Hang Your Laundry in the Right Spots

You'll need a plan to air-dry your laundry correctly. Bright colors can fade in direct sunlight, but the same sunlight can whiten whites. So be strategic when you put your clothes on the line. You'll need some clothespins and hangers to get started.  

  • Start with the largest items first. This ensures that you have enough space for everything on your line.
  • Hang bright colors and delicates in a shaded area out of direct sunlight.
  • Hang whites directly in the sun to soak up all those rays.
  • Put bulky sweaters on a drying rack instead of on a line so they don't stretch. Lay them completely flat and flip every hour or so.
Clothes Drying On Clothesline

Hang the Laundry so It Dries Correctly

Every item requires a different technique to ensure it dries perfectly. Always start with the big stuff first.

  • Sheets/blankets - Fold these in half and pin the ends to the line with a clothespin. When they're about halfway dry, flip them to dry any trapped moisture.
  • Towels - Pull them taut and pin the corners to the clothesline. Flip them when the top is dry.
  • Shirts - Put shirts on hangers and hang them on the line. Use a clothespin to hold the hanger in place. You can also hang shirts upside down and pin the hem and cuffs. For t-shirts, pin the hem in place on the line.
  • Pants - Hang them upside down. Line up the seams and pin them in place. Allow the weight of the waist to remove any wrinkles.
  • Socks - Make your life easier by pinning the mates together. Pin them by the toe to the line.
  • Delicates - Pin at the hook end for bras and at the waistband for underwear.

How to Hang-Dry Clothes Indoors

Clothes on a drying rack

In the winter or if you live in an apartment, drying clothes outside may not be feasible. That doesn't mean you can't air-dry them. It just means you have to be a little bit more creative. To perfectly air dry your clothing, you'll need a few things.
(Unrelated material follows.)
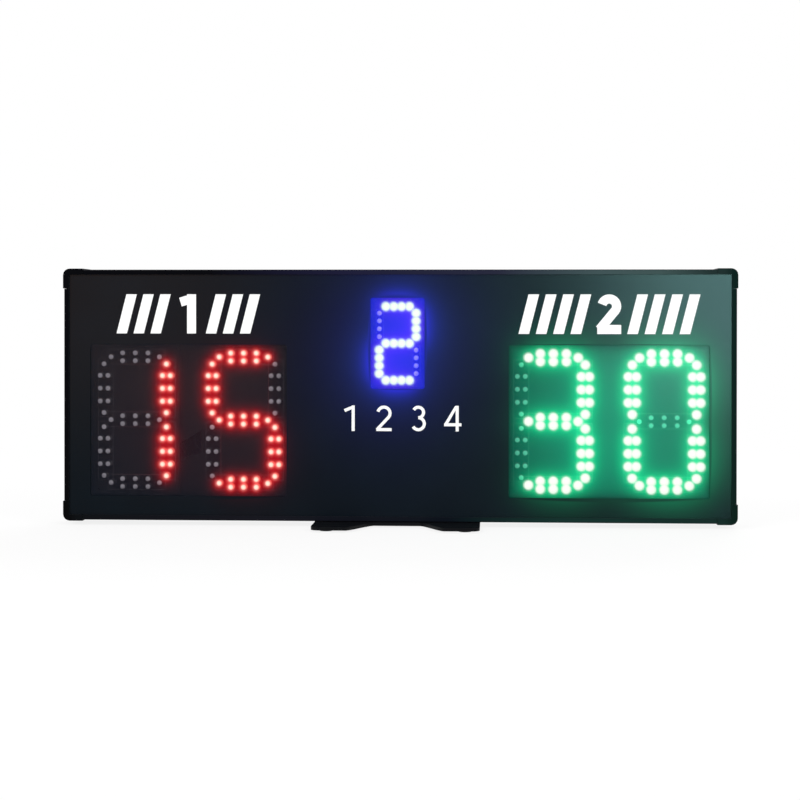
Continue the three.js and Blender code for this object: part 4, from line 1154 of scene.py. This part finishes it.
def smooth_group():
    """A modifier's node group that shades faces smooth up to an angle between them."""
    group = bpy.data.node_groups.new("smooth_by_angle", "GeometryNodeTree")
    for in_out in ("INPUT", "OUTPUT"):
        group.interface.new_socket("Geometry", in_out=in_out, socket_type="NodeSocketGeometry")
    whole = new_node(group, "NodeGroupInput")[0]
    smooth = new_node(group, "GeometryNodeSetShadeSmooth", {"Geometry": whole})[0]
    angle = new_node(group, "GeometryNodeInputMeshEdgeAngle")["Unsigned Angle"]
    wide = new_node(group, "FunctionNodeCompare", {"A": angle, "B": SMOOTH_TO})[0]
    edges = {"Geometry": smooth, "Selection": wide, "Shade Smooth": False}
    sharp = new_node(group, "GeometryNodeSetShadeSmooth", edges, domain="EDGE")[0]
    new_node(group, "NodeGroupOutput", {0: sharp})
    return group


def round_edges(piece, radius, smoothing):
    steps = {
        "WELD": dict(merge_threshold=WELD_WITHIN),
        "DECIMATE": dict(decimate_type="DISSOLVE", angle_limit=FLAT_WITHIN),
        "BEVEL": dict(width=radius, segments=EDGE_SEGMENTS, limit_method="ANGLE", angle_limit=BEVEL_FROM,
                      miter_outer="MITER_ARC"),
        "NODES": dict(node_group=smoothing),
        "WEIGHTED_NORMAL": dict(keep_sharp=True, weight=LARGE_FACE_WEIGHT),
    }
    for kind, settings in steps.items():
        modifier = piece.modifiers.new(kind.lower(), kind)
        for key, value in settings.items():
            setattr(modifier, key, value)


def dress_frame():
    for look, names in CAD_FINISHES.items():
        for name in names:
            mesh = NODES[name].data
            mesh.materials.clear()
            mesh.materials.append(MATERIALS[look])
    smoothing = smooth_group()
    for radius, names in EDGE_RADIUS:
        for name in names:
            round_edges(NODES[name], radius, smoothing)


# Screws and the marks on the rocker


def cross_outline(x, z, share=1.0):
    """A screw's cross recess, counted round from its right arm's lower corner."""
    reach, half = share * RECESS_REACH, share * RECESS_WIDTH / 2
    arm = [(reach, -half), (reach, half), (half, half)]
    turns = ((1, 0), (0, 1), (-1, 0), (0, -1))
    return [(x + u * c - w * s, z + u * s + w * c) for c, s in turns for u, w in arm]


def screw_profile(tip, top, head_radius):
    """A screw's side as (radius, y), from its tip to the flat of its head."""
    seat = top - SCREW_HEAD_HEIGHT
    shank = SCREW_SHANK_RADIUS
    sides = [(SCREW_TIP_SHARE * shank, tip), (shank, tip + (1 - SCREW_TIP_SHARE) * shank), (shank, seat)]
    return sides + [(r * head_radius, seat + h * SCREW_HEAD_HEIGHT) for r, h in HEAD_PROFILE_SHARES]


def screw_mesh(name, x, z, tip, top, head_radius):
    """A pan head screw along Y with a tapered cross recess in its head."""
    profile = screw_profile(tip, top, head_radius)
    points = [(x + u, y, z + w) for r, y in profile for u, w in circle(r, SCREW_SIDES)]
    faces = [tuple(range(SCREW_SIDES))[::-1]]
    for ring in range(len(profile) - 1):
        faces += ring_faces(ring * SCREW_SIDES, (ring + 1) * SCREW_SIDES, SCREW_SIDES)
    first = len(points)
    rim = [(u, w) for u, _, w in points[-SCREW_SIDES:]]
    mouth = cross_outline(x, z)
    flat, triangles = filled(rim, [], [mouth])
    points += [(u, top, w) for u, w in flat]
    faces += [tuple(first + i for i in face) for face in triangles]
    floor_first = len(points)
    points += [(u, top - RECESS_DEPTH, w) for u, w in cross_outline(x, z, RECESS_TAPER_SHARE)]
    faces += ring_faces(first + SCREW_SIDES, floor_first, len(mouth))
    faces.append(tuple(range(floor_first, floor_first + len(mouth))))
    mesh = new_mesh(name, points, faces)
    bm = bmesh.new()
    bm.from_mesh(mesh)
    bmesh.ops.remove_doubles(bm, verts=list(bm.verts), dist=WELD_WITHIN)
    bmesh.ops.recalc_face_normals(bm, faces=list(bm.faces))
    bm.to_mesh(mesh)
    bm.free()
    mesh.shade_smooth()
    mesh.set_sharp_from_angle(angle=SMOOTH_TO)
    return mesh


def add_screws():
    for place, count in SCREW_COUNTS.items():
        for number in range(1, count + 1):
            name = f"{place}_screw_{number}"
            low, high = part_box(name)
            mesh = screw_mesh(f"{name}_cross_head", *centre_of(name), low.y, high.y, half_size_of(name)[0])
            new_piece(mesh, ["zinc"], replaces=[name])


def rocker_place(side, u, w, lift):
    """A place on the rocker's upper half, side 1, or lower half, side -1, at u across and w along it."""
    crest = Vector((0.0, ROCKER_CREST.y, side * ROCKER_CREST.z))
    along = Vector((0.0, ROCKER_CREST.y - ROCKER_DIP.y, side * ROCKER_CREST.z)).normalized()
    out = Vector((0.0, side * along.z, -side * along.y))
    place = (ROCKER_DIP + crest) / 2 + Vector((u, 0.0, 0.0)) + along * w + out * lift
    return ROCKER_PIVOT + Matrix.Rotation(ROCKER_TILT, 3, "X") @ place


def add_strip(bm, side, inner, outer, closed):
    """A thin raised strip on a half of the rocker, between two lines."""
    lines = [(inner, 0.0), (inner, ROCKER_MARK_THICKNESS), (outer, ROCKER_MARK_THICKNESS), (outer, 0.0)]
    rows = [[bm.verts.new(rocker_place(side, u, w, lift)) for u, w in line] for line, lift in lines]
    count = len(inner)
    for i in range(count if closed else count - 1):
        j = (i + 1) % count
        for a, b in zip(rows, rows[1:]):
            bm.faces.new((a[i], a[j], b[j], b[i]))
    if not closed:
        bm.faces.new([row[0] for row in rows])
        bm.faces.new([row[-1] for row in rows][::-1])


def add_rocker_marks():
    """A bar on the rocker's upper half and a ring on its lower half, printed in white."""
    half, reach = ROCKER_MARK_WIDTH / 2, ROCKER_MARK_REACH
    bm = bmesh.new()
    add_strip(bm, 1, [(-half, -reach), (-half, reach)], [(half, -reach), (half, reach)], False)
    add_strip(bm, -1, circle(reach - 2 * half, ROCKER_RING_SIDES), circle(reach, ROCKER_RING_SIDES), True)
    bmesh.ops.recalc_face_normals(bm, faces=list(bm.faces))
    new_piece(built_mesh("rocker_marks", bm), ["white_print"], body="rocker")


def main():
    add_camera()
    add_studio()
    make_materials()
    dress_frame()
    for name in FIGURES:
        add_leds(name)
        add_board(name)
    front_sheets = [add_window(name) for name in WINDOWS]
    front_sheets.append(add_panel())
    add_sheen(front_sheets)
    add_marks()
    add_screws()
    add_rocker_marks()


main()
If you can't get your hands on a drying rack, you can make do with hangers and curtain rods.

How to Maximize Drying Indoors

For the most part, follow the hanging rules for outdoor drying. But instead of hanging your clothing on a line, you'll be hanging it on a drying rack or hangers.

  • Put your drying rack near a vent or window, or use a fan to speed up drying time.
  • Allow enough space between clothes for air to circulate.
  • Lay sweaters and heavy clothing on a flat surface to dry, and flip them every so often.
  • Use the sun to your advantage by hanging things to dry during the day.

How Long Do Clothes Take to Air Dry?

Not all fabric is created equal, so the drying time for every fiber is different. But you can expect clothes to take about 3-6 hours to dry outdoors on a nice warm, breezy day. Your delicates and lighter fabrics might take less time, while your bulky sweaters might take a bit longer. If you are drying things indoors, expect it to take anywhere from 18-24 hours. Fans and flowing air can speed things up, but that's the average.

How to Air-Dry Clothes Fast

Air drying is not a fast process. However, you can do things to speed up the drying time if you are air-drying your clothing.

  • Maximize airflow by putting clothing in areas with a good breeze or near a window. You can also use fans to create airflow.
  • Rotate the garments to keep air flowing.
  • Spin your laundry out well in the washer to make sure all the water is removed before hanging. You might even put it on a high-spin cycle or through the spin cycle twice.
  • Lay the garment on a large absorbent towel and roll it up a few times to squeeze any excess water out.

Air Drying Your Laundry

If you are looking to save a little money during the summer or want to be efficient, you can choose to air-dry your laundry. Not only is it cheap, but it's super simple. Just remember, make sure clothing is completely dry before putting it away. You don't want musty clothes because you were impatient.